Two Stars • Excellent cooking, worth a detour
Over 75 USD
Welcome to one of Chicago’s greatest restaurants. The interior is mod yet industrial, with an open kitchen—filled with jovial professionals who look like they’re cooking for a dinner party—that takes up a good deal of the space. The fact that nothing feels stuffy should not surprise since Oriole is something of a family business. Crisp attention to detail is clear in every member of this team, who are all thoroughly versed in the intricacies of the rather complex menu. Laying aside his previous gluten-free cooking at Senza, Chef Noah Sandoval embraces all ingredients with contemporary edge and global flavors. Expect binchotan grilling, fresh pasta, frozen foam, and recurring flourishes like gastriques or Spanish cheeses.
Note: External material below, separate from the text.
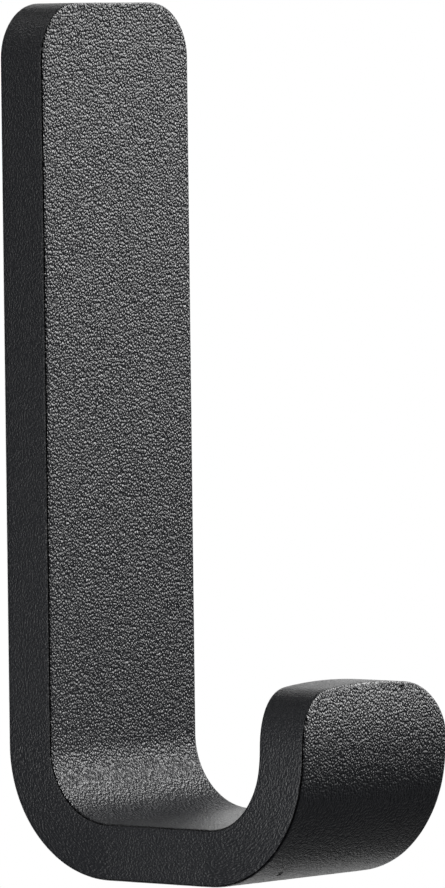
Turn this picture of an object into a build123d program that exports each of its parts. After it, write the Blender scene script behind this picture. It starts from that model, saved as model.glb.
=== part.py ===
from build123d import *
import math
import os

# A J shaped wall hook, bent from one flat bar and powder coated all over.
# X runs across the bar, +Y points at the wall and +Z is up.
# The origin lies on the wall face, midway between the two fixing holes.

# The flat bar
bar_width = 25.7
bar_thickness = 6.6
edge_radius = 0.4

# The side view, heights measured from the underside of the hook
total_height = 100.0
tip_height = 23.0
inner_reach = 37.55
wall_bend_radius = 8.3

# The tip bend opens out in three steps, and the last one leans the tip back in past upright
tip_bend_lower_radius = 6.7
tip_bend_lower_angle = 45.0
tip_bend_upper_radius = 9.0
tip_bend_upper_angle = 36.0
tip_lean_radius = 17.6

# The two ends, seen from the front
shank_corner_radius = 6.4
tip_corner_radius = 6.6
tip_crown = 1.2

# Two blind tapped holes in the wall face, for screws that come through the wall panel
hole_spacing = 50.0
hole_centre_height = 60.0
tap_drill_radius = 2.1
tapped_depth = 4.4
drill_point_angle = 118.0
hole_countersink = 0.5


def inner_line():
    """The inside of the J in the side view: front of the shank, floor, inner face of the tip.

    It runs a little past the tip's top, which crowned_tip cuts off level.
    """
    lower, upper, lean = tip_bend_lower_radius, tip_bend_upper_radius, tip_lean_radius
    first = math.radians(tip_bend_lower_angle)
    second = math.radians(tip_bend_lower_angle + tip_bend_upper_angle)
    run = lower * math.sin(first) + upper * (math.sin(second) - math.sin(first)) + lean * (1 - math.sin(second))
    rise = lower * (1 - math.cos(first)) + upper * (math.cos(first) - math.cos(second)) + lean * math.cos(second)
    shank_y = -bar_thickness
    floor_z = bar_thickness
    past_upright = math.degrees(math.asin((tip_height + 1.5 - floor_z - rise) / lean))
    shank = Line((shank_y, total_height), (shank_y, floor_z + wall_bend_radius))
    wall_bend = JernArc(shank @ 1, shank % 1, wall_bend_radius, -90)
    floor = Line(wall_bend @ 1, (-inner_reach + run, floor_z))
    lower_bend = JernArc(floor @ 1, floor % 1, lower, -tip_bend_lower_angle)
    upper_bend = JernArc(lower_bend @ 1, lower_bend % 1, upper, -tip_bend_upper_angle)
    leaning_tip = JernArc(upper_bend @ 1, upper_bend % 1, lean, math.degrees(second) - 90 - past_upright)
    return Wire([shank, wall_bend, floor, lower_bend, upper_bend, leaning_tip])


def bent_bar():
    """The side view of the bar at its full thickness, carried across the width."""
    inside = inner_line()
    outline = offset(inside, amount=bar_thickness, side=Side.LEFT, closed=True)
    side_view = make_face(outline.edges())
    return extrude(Plane.YZ * side_view, amount=bar_width / 2, both=True)


def crowned_tip(bar):
    """The tip is cut off level. Its top edge rises in a long arc to the middle and its two corners are round."""
    half = bar_width / 2 + 1
    drop = tip_crown * (half / (bar_width / 2)) ** 2
    crown = ThreePointArc((-half, tip_height - drop), (0, tip_height), (half, tip_height - drop))
    above = Polyline((half, tip_height - drop), (half, tip_height + 5), (-half, tip_height + 5), (-half, tip_height - drop))
    waste = extrude(Plane.XZ * make_face([*crown.edges(), *above.edges()]), amount=bar_thickness + 8)
    bar -= Pos(0, -inner_reach + 5, 0) * waste
    level = bar.edges().filter_by(Axis.Y).filter_by(lambda e: e.center().Y < -inner_reach + 3)
    corners = level.filter_by(lambda e: e.center().Z > tip_height - 4)
    return fillet(corners, tip_corner_radius)


def round_shank(bar):
    """The two top corners of the shank."""
    corners = bar.edges().filter_by(Axis.Y).group_by(Axis.Z)[-1]
    return fillet(corners, shank_corner_radius)


def tapped_hole():
    """One blind hole with its drill point and its small countersink, mouth at the origin, going in along Y."""
    r = tap_drill_radius
    point = r / math.tan(math.radians(drill_point_angle / 2))
    mouth = r + hole_countersink
    half = Polyline(
        (0, 1),
        (mouth, 1),
        (mouth, 0),
        (r, -hole_countersink),
        (r, -tapped_depth),
        (0, -tapped_depth - point),
        close=True,
    )
    return revolve(make_face(half), Axis.Y)


def build_hook():
    hook = round_shank(crowned_tip(bent_bar()))
    hook = fillet(hook.edges(), edge_radius)
    for side in (-1, 1):
        hook -= Pos(0, 0, hole_centre_height + side * hole_spacing / 2) * tapped_hole()
    return Pos(0, 0, -hole_centre_height) * hook


hook = build_hook()
hook.label = "hook"
os.makedirs("parts", exist_ok=True)
export_step(hook, "parts/hook.step")
print("hook", hook.bounding_box(), "volume", round(hook.volume, 1))
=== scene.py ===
# %% [markdown]
# A powder coated J hook, made in the order in which a metal shop makes it.
# The real hook is one piece of flat steel bar. A maker cuts a blank, rounds its corners, eases its edges,
# bends it twice round a former and then sprays it with black textured powder, which is melted on in an
# oven. This lesson follows suit: a flat blank in mesh code, the bend in Geometry Nodes, then the coat.

# %% Load the fixed frame
import math

import bmesh
import bpy
import numpy as np
from mathutils import Matrix, Vector


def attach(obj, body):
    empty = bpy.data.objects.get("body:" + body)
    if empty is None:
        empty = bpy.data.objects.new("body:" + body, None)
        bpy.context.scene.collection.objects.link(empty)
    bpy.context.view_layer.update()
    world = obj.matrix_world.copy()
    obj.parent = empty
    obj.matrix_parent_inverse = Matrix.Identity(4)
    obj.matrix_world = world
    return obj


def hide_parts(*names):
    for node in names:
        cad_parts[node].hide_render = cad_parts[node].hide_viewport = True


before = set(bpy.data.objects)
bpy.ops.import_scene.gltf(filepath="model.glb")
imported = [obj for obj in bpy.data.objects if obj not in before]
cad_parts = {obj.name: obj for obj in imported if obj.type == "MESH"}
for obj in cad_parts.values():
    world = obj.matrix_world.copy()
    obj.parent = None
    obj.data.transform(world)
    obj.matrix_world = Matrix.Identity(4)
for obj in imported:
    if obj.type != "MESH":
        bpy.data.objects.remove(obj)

for name in ("Cube", "Light", "Camera"):
    if name in bpy.data.objects:
        bpy.data.objects.remove(bpy.data.objects[name])
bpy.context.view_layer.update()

# %% [markdown]
# All sizes are real ones. They are written in millimetres, as on a drawing, and one constant turns them
# into metres. The origin is on the wall face between the two fixing holes, so the underside is 60 mm
# below it. The reach is measured from the wall to the inner face of the tip, where that stands upright.

# %% Sizes from the drawing
MM = 0.001
BAR_WIDTH = 25.7 * MM
HALF_WIDTH = BAR_WIDTH / 2
BAR_THICKNESS = 6.6 * MM
EDGE_RADIUS = 0.4 * MM
TOP = 40.0 * MM
UNDERSIDE = -60.0 * MM
INNER_FLOOR = UNDERSIDE + BAR_THICKNESS
TIP_TOP = -37.0 * MM
REACH = 37.55 * MM
WALL_BEND = 8.3 * MM
TIP_BENDS = (6.7 * MM, 9.0 * MM, 17.6 * MM)
TIP_TURNS = tuple(math.radians(degrees) for degrees in (45, 36, 34))
SHANK_CORNER = 6.4 * MM
TIP_CORNER = 6.6 * MM
TIP_CROWN = 1.2 * MM
print(f"a bar {BAR_WIDTH / MM:.1f} by {BAR_THICKNESS / MM:.1f} mm")

# %% [markdown]
# The inside of the J is a chain of straight pieces and arcs. The tip bend opens out in three steps, and
# the last one goes on past upright, so the tip leans back in over whatever hangs on the hook. The size of
# that last turn only has to be large enough for the line to run past the top of the tip. A corner that is
# rounded with radius r and turns by an angle a uses up r tan(a / 2) of the line on each side, so the
# corners can be set out one after another, and then the whole tip is moved out to its reach.

# %% Corners of the inside line
used_up = [r * math.tan(a / 2) for r, a in zip(TIP_BENDS, TIP_TURNS)]
steps = [used_up[0] + used_up[1], used_up[1] + used_up[2], used_up[2]]
headings = [sum(TIP_TURNS[:count]) for count in (1, 2, 3)]
tip_corners = [Vector((0.0, 0.0, INNER_FLOOR))]
for length, heading in zip(steps, headings):
    tip_corners.append(tip_corners[-1] + length * Vector((0.0, -math.cos(heading), math.sin(heading))))

last_bend, lean_heading = TIP_BENDS[2], headings[1]
lean_start = tip_corners[1] + used_up[1] * Vector((0.0, -math.cos(lean_heading), math.sin(lean_heading)))
centre_back = last_bend * math.sin(lean_heading)
run_in = Vector((0.0, -REACH + last_bend - centre_back - lean_start.y, 0.0))
tip_corners = [corner + run_in for corner in tip_corners]
inside_corners = [
    Vector((0.0, -BAR_THICKNESS, TOP)),
    Vector((0.0, -BAR_THICKNESS, INNER_FLOOR)),
    *tip_corners,
]
corner_radii = [0.0, WALL_BEND, *TIP_BENDS, 0.0]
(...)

The kitchen's opening salvo may feature a warm Scottish langoustine with white asparagus, a dollop of Kristal caviar, and torched lardo. This may be followed by jamón Ibérico de Bellota, served as a sort of "salad" with black walnut, bits of Campo de Montalban, and a drizzle of black pepper gastrique. Superb desserts courtesy of Pastry Chef/partner Genie Kwon pay homage to NOLA, like chicory custard with frozen whiskey foam, orange zest, and cinnamon-dusted vanilla ice cream.